The math is simple: McDermott's $2.2B + Schulte's $618M = One Giant Legal Death Star potentially cracking the AmLaw 100's top 15. Because apparently, being in the top 50 just doesn't stroke the ego quite enough anymore.
Why Firms Are Merging Like It's Match.com for Millionaires
The Real Reasons Behind the Madness:
Client Demands for One-Stop Shopping: Clients want their legal services like their Amazon orders – everything in one place, delivered yesterday, with Prime benefits
Global Reach Envy: Can't compete with Magic Circle firms if you're not on every continent (and possibly Mars)
Economies of Scale: Why have 50 IT systems when you can have one catastrophically expensive one?

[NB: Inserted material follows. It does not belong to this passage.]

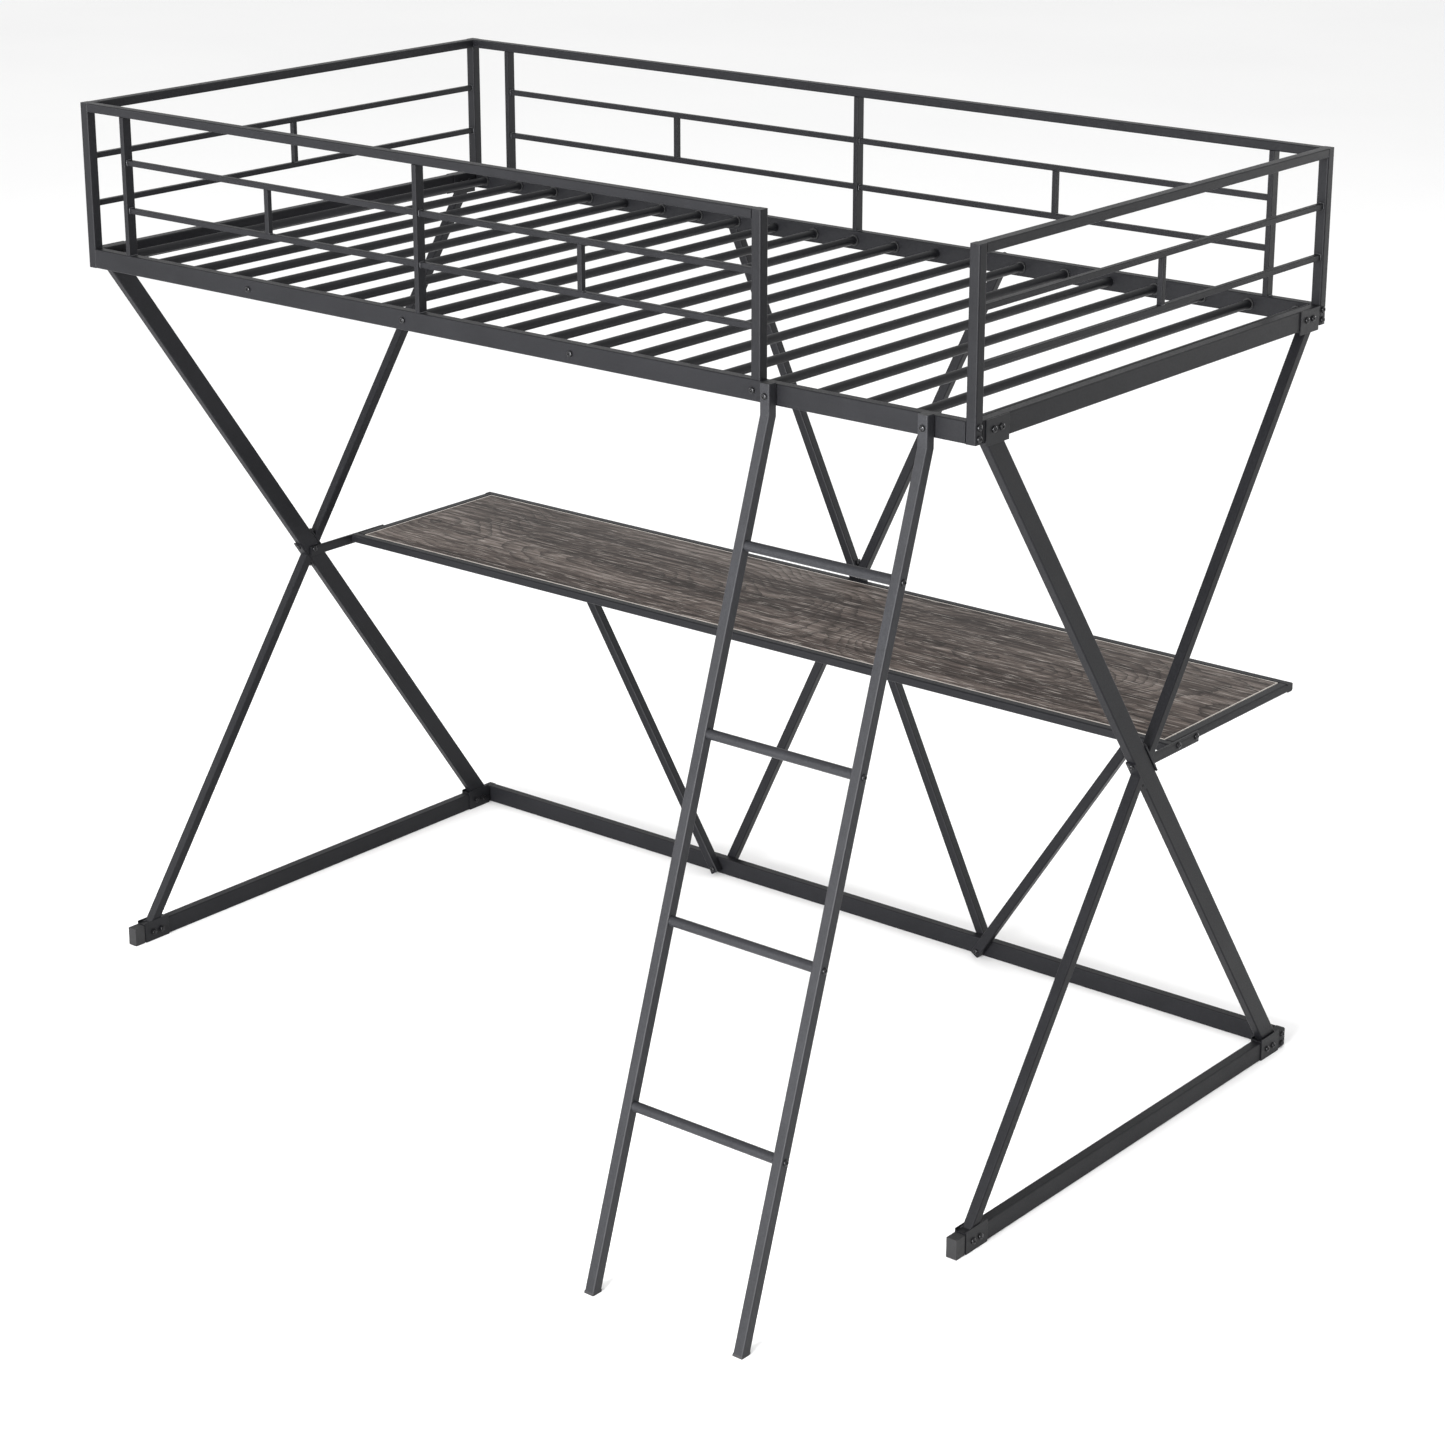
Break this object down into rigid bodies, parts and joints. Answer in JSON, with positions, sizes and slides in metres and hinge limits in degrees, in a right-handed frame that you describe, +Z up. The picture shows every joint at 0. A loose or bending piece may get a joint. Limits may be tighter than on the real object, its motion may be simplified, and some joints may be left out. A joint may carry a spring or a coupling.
{
  "type": "loft bed with desk",
  "caption": "Metal twin loft bed: slatted deck with guard rails on two X-shaped end frames, a sloping front ladder and a long desk board along the back.",
  "frame": {"origin": "on the floor, at the centre of the whole object's bounding box (bed, ladder and back brace)", "axes": "+X along the bed towards the ladder's end, +Y from the ladder side to the back, +Z up"},
  "size_m": [1.9906, 1.5048, 1.65],
  "materials": {
    "frame_metal": "fine-textured charcoal powder coat, satin",
    "ladder_metal": "fine-textured charcoal powder coat, satin",
    "desk_board": "grey-brown weathered oak laminate, satin",
    "plastic_ends": "moulded black plastic, matt",
    "fasteners": "black-oxide steel, glossy"
  },
  "bodies": {
    "root": {"back_brace": "frame_metal", "back_brace_lower_half": "frame_metal", "back_brace_upper_half": "frame_metal", "back_floor_rail": "frame_metal", "back_guard": "frame_metal", "back_side_rail": "frame_metal", "bolted_slats": "frame_metal", "brace_bolts": "fasteners", "corner_bolts": "fasteners", "cross_bolts": "fasteners", "desk_board": "desk_board", "desk_bolts": "fasteners", "desk_frame": "frame_metal", "floor_rail_caps": "plastic_ends", "front_guard": "frame_metal", "front_side_rail": "frame_metal", "ladder_bolts": "fasteners", "ladder_caps": "plastic_ends", "ladder_left_stile": "ladder_metal", "ladder_right_stile": "ladder_metal", "ladder_rung_1": "ladder_metal", "ladder_rung_2": "ladder_metal", "ladder_rung_3": "ladder_metal", "ladder_rung_4": "ladder_metal", "left_desk_arm": "frame_metal", "left_desk_brace": "frame_metal", "left_end_frame": "frame_metal", "left_floor_rail": "frame_metal", "left_lower_half_beam": "frame_metal", "left_through_beam": "frame_metal", "left_upper_half_beam": "frame_metal", "right_desk_arm": "frame_metal", "right_desk_brace": "frame_metal", "right_end_frame": "frame_metal", "right_floor_rail": "frame_metal", "right_lower_half_beam": "frame_metal", "right_through_beam": "frame_metal", "right_upper_half_beam": "frame_metal", "saddle_bolts": "fasteners", "saddle_brackets": "frame_metal", "slat_01": "frame_metal", "slat_02": "frame_metal", "slat_03": "frame_metal", "slat_04": "frame_metal", "slat_06": "frame_metal", "slat_07": "frame_metal", "slat_08": "frame_metal", "slat_10": "frame_metal", "slat_11": "frame_metal", "slat_12": "frame_metal", "slat_14": "frame_metal", "slat_15": "frame_metal", "slat_16": "frame_metal", "slat_18": "frame_metal", "slat_19": "frame_metal", "slat_20": "frame_metal", "slat_21": "frame_metal", "slat_bolts": "fasteners", "slat_sleeves": "plastic_ends", "tube_plugs": "plastic_ends"}
  },
  "joints": []
}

Talent Hoarding: Gotta catch 'em all, even if half will quit within two years
Revenue Per Lawyer Maximization: Because $2M per equity partner apparently isn't enough to afford that third Hamptons house
The Manhattan Office Space Olympics
This merger would create "one of Manhattan's largest office presences," which in BigLaw speak means "we're going to need ALL the conference rooms for our zoom calls." Nothing says "efficient legal practice" like paying Manhattan commercial real estate prices for lawyers who work from home three days a week.
Industry Observers: Professional Hype Men
Industry observers are calling this "one of the most strategic and high-performing legal combinations in the industry's history." Translation: "We need to justify our consulting fees with superlatives that would make a used car salesman blush."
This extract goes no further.